Urban Regional Building Energy Planning Model under the Guidance of Network Flow Theory

Abstract

The satisfactory construction of regional building energy planning models is a key technology in effective energy allocation. At present, the selection of energy planning is only based on artificial judgment criteria, which leads to a high subjectivity in energy planning. This research innovatively introduces the network flow theory into the urban regional building energy planning model. Combined with the actual characteristics of regional building energy planning, the regional building energy planning model was constructed and the regional energy distribution mode was optimized. The model includes the energy supply layer, energy conversion layer, and energy demand layer.

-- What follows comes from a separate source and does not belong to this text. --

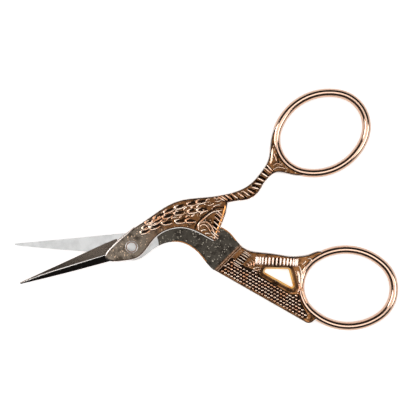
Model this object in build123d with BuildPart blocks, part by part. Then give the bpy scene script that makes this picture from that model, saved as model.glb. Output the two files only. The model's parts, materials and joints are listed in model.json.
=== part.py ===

At the same time, the minimum cost and maximum flow problem of the model was solved with the help of the BG iterative algorithm. The model includes the energy supply layer, energy conversion layer, and energy demand layer. We used the BG iterative algorithm to solve the minimum cost and maximum flow problem of the model. The accuracy, accuracy, recall rate, and specificity of the four minimum cost maximum flows tended to be stable with the increase of the number of iterations. After the application of BG iterative algorithm, the cost consumption of each part of the regional building energy planning model in summer will be significantly reduced, and the total consumption cost is 929 million dollars. The research results verify the high applicability of introducing the network flow theory and BG iterative algorithm to construct and solve the regional building energy planning model, which can be applied to the rational allocation of resources in the region.